I hang the thick black blanket he brought in his waterproof bag over the gap between the doors – to prevent the strong elektric light Glister said was inside the vault leaking out. The doors are broken now. If we close them the trick lock will trigger and they won’t reopen unless someone drills through a solid inch of iron.
I duck behind the blanket with my candle and find an array of small brass levers just inside. Nothing happens when I flick one up. I try another. “Found switches here … they’re not working.”
I duck back out to see Kit still on the floor. He leans forward, his eyes wide. “Oh shit. Shit. Shit. Shit,” he’s whispering.
I hear a distant sound of footsteps on the floor above us. Voices – too far away to make out words, and some low laughter.
“The vault shock – it’s tripped a fuse. The guards will come down here,” Kit explains.
There’s nowhere to hide.
“What?”
He can barely stand.
“Tell me how I do that. What does it look like?”
“It’ll be by the generator – more than one. Cylinders on levers with wires out the ends. You can push it down or up… It should be up.” He sounds hesitant.
He’s trying to regain his feet. I hear a key going into the fancy lock upstairs, the door moving.
I snuff my candle so they don’t see its light and creep to the generator. I couldn’t move faster if I tried – the terror’s like treacle.
Their voices are clear now. They’re arguing over who should come down and fix it. Seems they’re not supposed to patrol the undercroft at all.
I know I’m a coward. It means I’m too afraid to do brave things. It also means I’m too afraid to do stupid things likely to get me killed – like breaking into the Life Registry and trying to find a fuse in the dark before a guard arrives to shoot me in the head.
The generator’s still throwing out odd moans. So are the guards upstairs.
“Go on, Creddy. I did it last time – don’t be so lazy.”
A murmur of agreement from the other two and grumbles from Creddy as he starts down.

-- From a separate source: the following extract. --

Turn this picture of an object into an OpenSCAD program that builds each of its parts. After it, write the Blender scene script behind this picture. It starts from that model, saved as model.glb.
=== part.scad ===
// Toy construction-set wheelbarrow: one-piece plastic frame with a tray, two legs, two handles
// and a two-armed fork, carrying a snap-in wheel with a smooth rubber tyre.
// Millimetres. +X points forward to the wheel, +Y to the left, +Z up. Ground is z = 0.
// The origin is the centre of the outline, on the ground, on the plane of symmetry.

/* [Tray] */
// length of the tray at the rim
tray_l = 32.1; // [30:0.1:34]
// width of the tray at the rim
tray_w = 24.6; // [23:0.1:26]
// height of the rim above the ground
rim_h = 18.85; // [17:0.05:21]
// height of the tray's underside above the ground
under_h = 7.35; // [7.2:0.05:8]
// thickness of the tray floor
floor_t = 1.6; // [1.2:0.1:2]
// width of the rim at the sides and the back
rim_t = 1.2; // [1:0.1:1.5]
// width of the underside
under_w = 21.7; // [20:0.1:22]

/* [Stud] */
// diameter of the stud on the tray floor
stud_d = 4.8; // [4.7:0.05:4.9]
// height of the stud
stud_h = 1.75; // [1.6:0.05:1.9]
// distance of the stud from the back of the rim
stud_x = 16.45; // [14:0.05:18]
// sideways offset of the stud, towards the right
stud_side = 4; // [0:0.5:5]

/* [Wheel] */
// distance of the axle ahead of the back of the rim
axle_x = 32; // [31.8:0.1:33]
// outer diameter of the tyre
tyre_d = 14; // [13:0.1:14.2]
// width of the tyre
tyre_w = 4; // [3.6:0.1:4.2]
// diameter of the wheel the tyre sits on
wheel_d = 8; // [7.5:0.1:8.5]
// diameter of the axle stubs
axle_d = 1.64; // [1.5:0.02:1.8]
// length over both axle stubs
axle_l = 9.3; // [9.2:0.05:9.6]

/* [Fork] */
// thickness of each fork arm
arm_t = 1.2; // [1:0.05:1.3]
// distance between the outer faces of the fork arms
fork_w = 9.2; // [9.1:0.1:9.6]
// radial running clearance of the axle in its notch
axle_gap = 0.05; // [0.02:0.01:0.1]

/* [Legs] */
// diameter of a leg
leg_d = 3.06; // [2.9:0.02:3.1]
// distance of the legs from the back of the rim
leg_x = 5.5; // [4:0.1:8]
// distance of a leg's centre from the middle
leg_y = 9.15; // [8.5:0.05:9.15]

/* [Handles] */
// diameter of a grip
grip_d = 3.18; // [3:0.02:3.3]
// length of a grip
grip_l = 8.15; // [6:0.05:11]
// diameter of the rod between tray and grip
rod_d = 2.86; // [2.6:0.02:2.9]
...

Without my candle, the generator is looming and indistinct – but I can remember where the row of fuses were, before I lost the light. It’s smaller than the generator I saw in the Reedstones’ mansion, but has the same fuses like levers on the channels out. I imagine them glistening in the murk as I feel along the row. Two are set to off. I flip one up. Nothing. I flip the other. Light floods down the stairs. I notice a brief, dim glow from the vault behind me – before Kit rights the switch I left on. He must have found his feet. A cheer rises from upstairs.
“Whaay! Creddy,” they chorus.
“I haven’t done anything,” Creddy calls, letting out a loose string of curses. He’s close. I can see his shadow at the bottom of the stairs. In fact, I can see his shins.

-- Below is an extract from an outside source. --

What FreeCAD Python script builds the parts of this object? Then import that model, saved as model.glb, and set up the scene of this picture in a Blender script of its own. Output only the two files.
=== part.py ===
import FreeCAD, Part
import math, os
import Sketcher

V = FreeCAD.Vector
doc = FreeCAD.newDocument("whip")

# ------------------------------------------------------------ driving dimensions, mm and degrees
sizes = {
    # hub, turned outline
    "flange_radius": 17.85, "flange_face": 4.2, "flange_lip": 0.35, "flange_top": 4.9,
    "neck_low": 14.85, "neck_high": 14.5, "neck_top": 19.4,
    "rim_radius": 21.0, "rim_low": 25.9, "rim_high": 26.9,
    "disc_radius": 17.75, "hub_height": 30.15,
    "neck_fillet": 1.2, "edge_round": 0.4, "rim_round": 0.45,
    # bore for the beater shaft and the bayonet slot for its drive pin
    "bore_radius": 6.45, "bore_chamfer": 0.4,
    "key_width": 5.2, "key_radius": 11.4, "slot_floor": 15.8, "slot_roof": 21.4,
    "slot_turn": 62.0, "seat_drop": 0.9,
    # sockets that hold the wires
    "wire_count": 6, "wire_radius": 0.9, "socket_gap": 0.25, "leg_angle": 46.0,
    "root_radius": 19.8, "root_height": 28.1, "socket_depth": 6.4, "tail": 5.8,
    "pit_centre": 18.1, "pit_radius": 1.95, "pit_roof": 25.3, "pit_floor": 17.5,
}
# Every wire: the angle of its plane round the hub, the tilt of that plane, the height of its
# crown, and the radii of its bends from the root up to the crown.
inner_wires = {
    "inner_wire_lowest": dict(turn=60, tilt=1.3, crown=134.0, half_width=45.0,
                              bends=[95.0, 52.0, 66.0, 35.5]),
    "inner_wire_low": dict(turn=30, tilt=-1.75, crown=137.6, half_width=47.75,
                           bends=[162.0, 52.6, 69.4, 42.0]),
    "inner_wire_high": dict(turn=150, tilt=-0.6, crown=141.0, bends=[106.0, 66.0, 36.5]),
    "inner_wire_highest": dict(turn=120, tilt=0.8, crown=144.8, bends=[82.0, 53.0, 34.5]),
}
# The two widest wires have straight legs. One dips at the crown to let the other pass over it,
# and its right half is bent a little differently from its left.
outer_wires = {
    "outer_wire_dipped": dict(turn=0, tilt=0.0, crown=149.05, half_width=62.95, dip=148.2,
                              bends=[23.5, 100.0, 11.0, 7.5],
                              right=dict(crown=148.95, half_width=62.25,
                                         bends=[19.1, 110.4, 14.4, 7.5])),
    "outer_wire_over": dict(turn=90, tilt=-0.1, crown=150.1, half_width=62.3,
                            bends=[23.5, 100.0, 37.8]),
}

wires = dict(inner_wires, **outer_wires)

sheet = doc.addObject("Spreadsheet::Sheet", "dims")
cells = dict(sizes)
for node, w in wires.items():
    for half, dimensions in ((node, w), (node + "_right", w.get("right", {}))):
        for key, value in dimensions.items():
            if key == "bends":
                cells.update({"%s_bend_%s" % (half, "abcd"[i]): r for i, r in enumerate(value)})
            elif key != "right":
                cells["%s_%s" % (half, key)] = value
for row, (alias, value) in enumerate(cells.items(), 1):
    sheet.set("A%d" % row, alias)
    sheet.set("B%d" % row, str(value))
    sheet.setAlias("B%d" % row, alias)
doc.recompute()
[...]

“Must’ve been the ghost, then – go down and check. Unless you’re scared.”
I stop breathing in case it stirs the shadows.
“Go down yourself,” Creddy grumbles and starts back up the stairs.
Then the door shuts, blocking out the light.
My legs almost give way, but I suck in a deep breath and join Kit in the vault.
Its distant lights flicker on.
It’s enormous. I was expecting capacity – but this is many times my imaginings. They’ve dug it out beyond the building, burrowed under the lawn.
A low groan sounds from somewhere nearby – human, not generator – and my heart sends out a hopeful stutter.